Approval of the plan has been met with resistance from progressive and moderate members of the second-largest Protestant denomination in the United States.
And several groups have proposed legislation to split the denomination for consideration at the next regular meeting of the General Conference this May in Minneapolis.
But members of the unofficial group of leaders who wrote and signed the agreement that was announced Friday (Jan. 3) say their proposal is the only one that includes representatives of all different theological viewpoints within the church, as well as clergy from across the global denomination. It also is signed by both the outgoing and incoming presidents of the United Methodist Council of Bishops.
The proposal is “the most comprehensive in terms of representation and leadership caliber,” according to the Rev. Keith Boyette, who leads the conservative Wesleyan Covenant Association.
“They’ve all committed to work for the adoption of this plan and to persuade the groups that they are leaders of to likewise support this plan,” Boyette said. “So it’s the most hopeful plan that has yet been proposed because of those things.”
The proposal to split the denomination still needs the approval of the General Conference, United Methodists’ global decision-making body.
“All of us are servants of the church and realize that we are not the primary decision makers on these matters,” Bishop John Yambasu of Sierra Leone said in a written statement on behalf of the group that wrote the proposal.
“Instead, we humbly offer to the delegates of the 2020 General Conference the work which we have accomplished in the hopes that it will help heal the harms and conflicts within the body of Christ and free us to be more effective witnesses to God’s Kingdom.”
Yambasu helped organize a meeting in Chicago over the summer that included representatives of conservative, moderate and progressive groups and bishops from outside the United States, according to an FAQ on the United Methodist Council of Bishops website.
Sixteen United Methodist leaders then negotiated the proposal with the help of mediator Kenneth Feinberg, the attorney who oversaw the compensation fund for victims of the 9/11 terrorist attacks. They reached an agreement Dec. 17.
Among the signers of the proposal were Bishop Kenneth H. Carter, outgoing president of the Council of Bishops, and Bishop Cynthia Fierro Harvey, who recently was elected to succeed Carter.
Boyette also signed, as did Patricia Miller, the executive director of the conservative United Methodist Confessing Movement.
Other signers include Janet Lawrence, the Rev. David Meredith and Randall Miller, leaders of progressive, LGBTQ-affirming United Methodist groups, such as Affirmation, Methodist Federation for Social Action, Reconciling Ministries Network and the United Methodist Queer Clergy Caucus. And they include leaders of moderate or mainstream United Methodist groups like UMCNext, Mainstream UMC and Uniting Methodists.
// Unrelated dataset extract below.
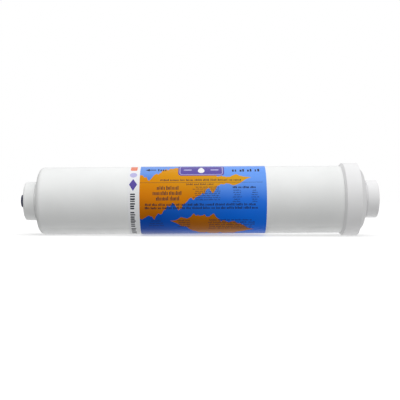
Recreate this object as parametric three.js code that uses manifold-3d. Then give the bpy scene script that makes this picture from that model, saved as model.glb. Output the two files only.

“I think that many United Methodists are longing for an end to the conflict over this question, and I believe this protocol will provide that,” said the Rev. Thomas Berlin, one of the moderate voices in the group.
Under the proposal, conferences and individual churches can vote to leave the United Methodist Church. Those churches would be allowed to keep their properties and other assets and liabilities.
Eventually, the “post-separation United Methodist Church” would hold a special session of its General Conference to repeal the denomination’s existing ban on LGBTQ ordination and marriage.
“If a local church or an annual conference wants to remain United Methodist, all they have to do is continue to do what they’re doing,” Berlin said.
The proposal also allocates $39 million to ensure continued support for the denomination’s ministries to “communities historically marginalized by racism.”
Lawrence, executive director of the LGBTQ-affirming Reconciling Ministries Network, acknowledged the proposal wasn’t perfect.
In the end, she said in a written statement, the proposal “is as imperfect as the table and process, but it provides an opportunity to move at long last into a period of broad reform in The United Methodist Church.”
And Boyette said it will bring an end to the conflict and chaos among United Methodists, who have argued over sexuality for decades.
“We can continue as we have for 47 years to have a conflict that is destructive and harmful to local churches, to our witness, to the denomination as a whole, by trying to hold these irreconcilable groups together,” he said. “Or we can say we’re going to bless each other, and we’re going to send each other forth. We don’t have to war against each other. We’ll go out into the mission field and share the message that God has entrusted to each of us.”
Not all United Methodists are pleased with the idea of separation.
Will Willimon, a professor of the practice of Christian ministry at Duke Divinity School and a bishop in the United Methodist Church, said in a written statement the agreement shows United Methodists’ “unwillingness to stay in conversation with fellow Christians with whom we disagree” and that they love their “take on the issues” more than the continuance of the denomination.
“Schism is always sad for a church,” Willimon said.